A: Peter Winn, professor of history at Tufts University: “There is an eerie sense of déjà vu in Venezuela. The escalation of violence in the streets by the opposition and the repressive response of the chavista government of Nicolás Maduro is reminiscent of the events leading up to the 2002 coup attempt that Washington backed, but which ended in consolidating Chávez’s power and discrediting the opposition. Maduro’s heavy-handed response to the protests is unfortunate and his arrest of Leopoldo López will only inflame further an already polarized politics, but the opposition also bears a share of responsibility for the escalation of tensions, and seems to be seeking martyrs as a way of destabilizing the Maduro government and provoking a military coup or some other form of regime change. Venezuela is deeply divided socially and politically and either side can fill the streets with demonstrators, especially in a context of economic downturn. Apart from the specifics of the Venezuelan case, recent events there raise the more general issue of what might be called ‘Praetorian democracy’–where the party that loses an election tries to overturn its result in the streets, instead of waiting for the next election. One may or may not like Maduro, but he was elected president for a six-year term less than a year ago, with a popular recall referendum possible after three years. The cause of democracy would be best served by the Venezuelan opposition waiting until the next elections–and by the U.S. government not intervening overtly or covertly to promote a regime change.”

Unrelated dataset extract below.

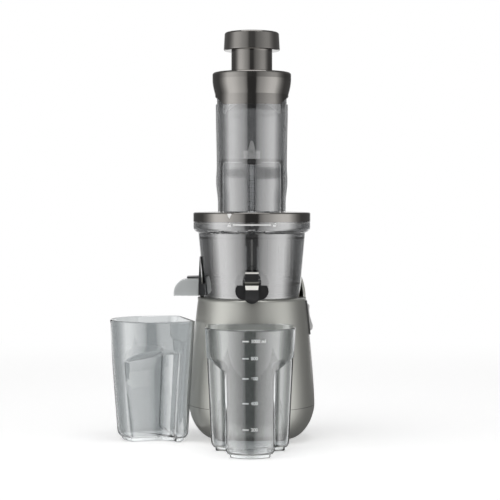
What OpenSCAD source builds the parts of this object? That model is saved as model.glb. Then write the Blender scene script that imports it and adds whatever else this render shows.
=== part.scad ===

A: David Smilde, senior fellow at the Washington Office on Latin America: “Like any protest wave, the sources are multiple. The basic motor of these protests has been students, protesting against the criminalization of protest and in favor of freedom of expression. The movement was latched on to and fueled by radical elements of the opposition who were not in agreement with their coalition’s more moderate line aimed at growing the opposition coalition and negotiating with the government. Leopoldo López and others pushed forward with street protests seeking Maduro’s resignation. In a couple of the protests, larger swaths of the opposition base have hit the streets to raise their voices as well. Protests in Venezuela frequently involve violence. Protestors themselves engage in (usually non-lethal) violence. The National Guard, which works to control the protests, has inconsistent professional standards. Mix that in with pro-government but semi-autonomous armed collectives, and it is a perfect recipe for violence. I doubt it was ordered from the top, but suggestions made by Maduro and Chavista governors about the defense of the revolution can easily be interpreted by followers as a green light for violence. The government could control it by sending crystal-clear messages to its followers and making sure that security forces work protests without lethal weaponry. The protests seem to be dying down and are focusing on ‘guarimba’ tactics in which small groups of people block off streets to disrupt daily life. They likely will not end as long as the government and government supporters continue to repress them. At the present the protest movement is really leading the actions of opposition politicians rather than the other way around.